Thomas M. Butcher reengages with the notion of cultural destruction by arguing that Lemkin conceived it as a component of genocide, not as a separate act. The concept of a genocidal synchronized attack for Lemkin is
pertinent because genocide attacks all ‘aspects of life’. The crime, as articulated in Axis rule is a foreign occupation, and as such, an attack on territory, space, and topography. Butcher highlights the relevance of space and place in a genocidal attack, because, he argues, Lemkin utilized the concept of physical space to sharpen his propositions regarding cultural genocide. Lemkin drew on the works of the Polish anthropologist Bronisław Malinowski to emphasize the interrelation between the form and function of cultural symbols, claiming that culture is holistic. Thus, ‘a genocidal attack on one aspect of a culture will tend to undermine the other aspects as well’.

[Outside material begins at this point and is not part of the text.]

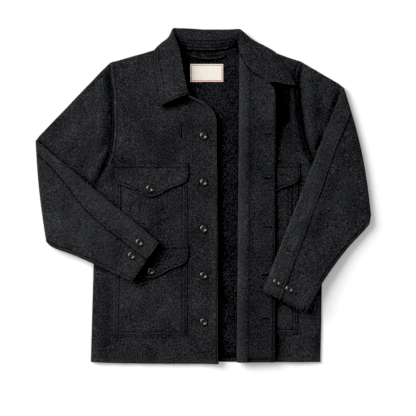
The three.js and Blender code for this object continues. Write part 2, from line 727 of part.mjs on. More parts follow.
// The lower edge of a flap: straight sides, then a scallop that comes to a round point.
const flapDrop = through(
  [
    { part: 0, drop: FLAP_SIDE },
    { part: 0.06, drop: FLAP_SIDE + 9 },
    { part: 0.25, drop: FLAP_SIDE + 22 },
    { part: 0.42, drop: FLAP_DEPTH - 3 },
    { part: 0.5, drop: FLAP_DEPTH },
    { part: 0.58, drop: FLAP_DEPTH - 3 },
    { part: 0.75, drop: FLAP_SIDE + 22 },
    { part: 0.94, drop: FLAP_SIDE + 9 },
    { part: 1, drop: FLAP_SIDE },
  ],
  "part",
  "drop",
);

function makeFlap(outerX, towards, shownWidth, top, under) {
  const columns = 14;
  const rows = 3;
  return lyingWall(
    columns,
    rows,
    (i, j) => {
      const part = ((i / columns) * shownWidth) / FLAP_WIDTH;
      const y = mix(top - flapDrop(part), top, j / rows);
      return { x: outerX + towards * part * FLAP_WIDTH, y };
    },
    (x, y) => under(x, y) + 2 * LAYER,
  );
}

function makeLabel() {
  return lyingWall(
    4,
    3,
    (i, j) => ({ x: LABEL.x + (LABEL.wide * i) / 4, y: LABEL.y + (LABEL.high * j) / 3 }),
    (x, y) => backUnder(x, y) + LAYER,
    LABEL.thick,
  );
}

function makeHangerLoop() {
  const columns = 14;
  return lyingWall(
    columns,
    1,
    (i, j) => {
      const part = i / columns;
      const y = LOOP.endY - LOOP.sag * Math.sin(Math.PI * part) ** 0.7 - LOOP.wide * (1 - j);
      return { x: mix(LOOP.from, LOOP.to, part), y };
    },
    () => FALL_RAISE + LAYER,
    LOOP.thick,
  );
}

// A dished button: a flat foot, a round rim and a hollow middle.
function buttonGeometry() {
  const { radius, thick, rim, dish, sides } = BUTTON;
  const profile = [
    [0, 0],
    [radius * 0.72, 0],
    [radius, thick * 0.45],
    [radius - rim * 0.25, thick],
    [radius - rim, thick],
    [radius - rim * 1.8, dish],
    [0, dish],
  ].map(([r, z]) => new THREE.Vector2(r, z));
  return new THREE.LatheGeometry(profile, sides).rotateX(Math.PI / 2);
}

const jacket = new THREE.Group();
const woolColour = 0x26272a;
const wool = () => new THREE.MeshStandardMaterial({ color: woolColour, roughness: 0.95 });

function add(name, geometry, material = wool()) {
  const mesh = new THREE.Mesh(geometry, material);
  mesh.name = name;
  jacket.add(mesh);
  return mesh;
}

// A button seated on a surface, square to it: seat(x, y) gives the height of the cloth there.
function addButton(name, x, y, seat) {
  const step = 4;
  const normal = new THREE.Vector3(
    (seat(x - step, y) - seat(x + step, y)) / (2 * step),
    (seat(x, y - step) - seat(x, y + step)) / (2 * step),
    1,
  ).normalize();
  const horn = new THREE.MeshStandardMaterial({ color: 0x0b0b0c, roughness: 0.25 });
  const button = add(name, buttonGeometry(), horn);
  button.position.set(x, y, seat(x, y)).addScaledVector(normal, SEAM);
  button.quaternion.setFromUnitVectors(new THREE.Vector3(0, 0, 1), normal);
}

add("back", makeBack());
add("front_right", makeRightFront());
add("front_left", makeLeftFront());
add("facing_left", makeFacing());
add("collar", makeCollar());

const rightForm = sleeveForm(RIGHT_SLEEVE, rightSide);
const leftForm = sleeveForm(LEFT_SLEEVE, leftSide);
for (const [side, form] of Object.entries({ right: rightForm, left: leftForm })) {
  add(`sleeve_${side}_top`, makeTopSleeve(form));
  add(`sleeve_${side}_under`, makeUnderSleeve(form));
}

add("pocket_right", makePocket(RIGHT_POCKET, rightFrontUnder));
add("pocket_left", makePocket(LEFT_POCKET, leftFrontUnder));
["upper", "lower"].forEach((which, n) => {
  const top = FLAP_TOPS[n];
  add(`flap_right_${which}`, makeFlap(RIGHT_FLAP_X, -1, FLAP_WIDTH, top, rightFrontUnder));
  const shown = LEFT_FLAP_X - LEFT_FLAP_INNER_X;
  add(`flap_left_${which}`, makeFlap(LEFT_FLAP_X, -1, shown, top, leftFrontUnder));
});

add("label", makeLabel(), new THREE.MeshStandardMaterial({ color: 0xf1ebe0, roughness: 0.8 }));
add("hanger_loop", makeHangerLoop());

const frontTop = (x, y) => rightFrontUnder(x, y) + CLOTH;
for (let n = 0; n < FRONT_BUTTONS; n += 1) {
  const y = FRONT_BUTTON_TOP_Y - n * FRONT_BUTTON_PITCH;
  addButton(`button_front_${n + 1}`, FRONT_BUTTON_X, y, frontTop);
}
for (const { name, x, y } of FLAP_BUTTONS) {
  addButton(name, x, y, (u, v) => frontTop(u, v) + 2 * LAYER);
}
for (const [side, form] of Object.entries({ right: rightForm, left: leftForm })) {
  CUFF_BUTTONS[side].forEach(({ part, share }, n) => {
    const place = form.point(2 + part, share, 0);
    const ahead = form.point(2 + part + 0.01, share, 0).sub(place);
    const slope = ahead.z / Math.hypot(ahead.x, ahead.y) ** 2;
    const seat = (x, y) =>
      place.z + slope * ((x - place.x) * ahead.x + (y - place.y) * ahead.y);
    addButton(`button_cuff_${side}_${n + 1}`, place.x, place.y, seat);
  });
}

// The origin goes under the middle of the jacket.
const box = new THREE.Box3().setFromObject(jacket);
const middle = box.getCenter(new THREE.Vector3());
jacket.position.set(-middle.x, -middle.y, -box.min.z);

export default jacket;
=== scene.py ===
# %% [markdown]
# # A wool mackinaw jacket, laid flat
# The jacket lies face up on a pale floor. Its right front is closed over the back, its left front is
# turned back on itself, and both sleeves are folded over at the elbow. Every panel here is a wall of
# cloth worked out with numpy from a few short tables, in millimetres, and put into the same frame as
# the solid model that this script starts from.

import bpy
import numpy as np
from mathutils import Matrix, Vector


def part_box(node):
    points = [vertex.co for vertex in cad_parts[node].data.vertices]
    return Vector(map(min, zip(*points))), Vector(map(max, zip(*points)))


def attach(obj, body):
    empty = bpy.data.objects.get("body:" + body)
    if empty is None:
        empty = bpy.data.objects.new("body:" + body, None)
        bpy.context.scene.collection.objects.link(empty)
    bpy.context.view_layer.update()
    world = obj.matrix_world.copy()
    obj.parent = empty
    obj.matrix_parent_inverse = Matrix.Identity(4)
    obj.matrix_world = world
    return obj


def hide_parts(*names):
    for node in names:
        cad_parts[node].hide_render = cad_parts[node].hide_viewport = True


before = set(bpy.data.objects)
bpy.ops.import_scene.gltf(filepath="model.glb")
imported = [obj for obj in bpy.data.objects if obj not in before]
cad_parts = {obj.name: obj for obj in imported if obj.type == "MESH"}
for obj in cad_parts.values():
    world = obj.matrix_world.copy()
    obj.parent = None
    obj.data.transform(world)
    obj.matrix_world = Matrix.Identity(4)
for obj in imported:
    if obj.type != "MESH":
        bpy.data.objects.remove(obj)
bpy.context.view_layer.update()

# %% [markdown]
# ## Sizes that every piece shares
# The back is the datum: its hem and its right side say where the tables' zero lies in the frame.
# Heights go up in layers. A layer is the cloth's thickness and the small gap of a seam.

# %% Common sizes
MM = 0.001
CLOTH = 2.0
SEAM = 0.3
LAYER = CLOTH + SEAM
BUTTING = 0.5
HEM_Y = -404.0
HEM_RIGHT_X = -273.0
back_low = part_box("back")[0]
SHIFT = np.array([back_low[0] / MM - HEM_RIGHT_X, back_low[1] / MM - HEM_Y, 0.0])
print("the tables are shifted by", SHIFT.round(2), "mm")

# %% [markdown]
# ## Tables and the curves through them
# A maker's pattern is a few measured points joined by a smooth line. Straight segments would show as
# corners, and a free spline could swing past its points, so the curve here is a cubic whose slope at
# each row is the harmonic mean of its neighbours' slopes, or level where they differ in sign.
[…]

Using Lemkin’s archival notes on Native Americans, Butcher demonstrates Lemkin’s nuanced understanding of the differences between cultural assimilation and cultural genocide. The concept of ‘genos’, so closely related to Lemkin’s ideas on culture, is the core of a group’s existence and precisely what perpetrators want to destroy. But, asks, Butcher, is the ‘genos’ defined by the perpetrators or victim group? On this, Lemkin is silent. Viewing
cultural groups as holistic for Butcher poses more problems than understanding genocide as holistic. It is important that as scholars we understand how perpetrators perceive the genos of the victim, and not how the victims perceive their own group, which is usually varied and complicated. Perpetrators, usually simplify their views of the victim group. This uncomplicated view of the genos aids the process of dehumanization and the perpetration of synchronized attacks.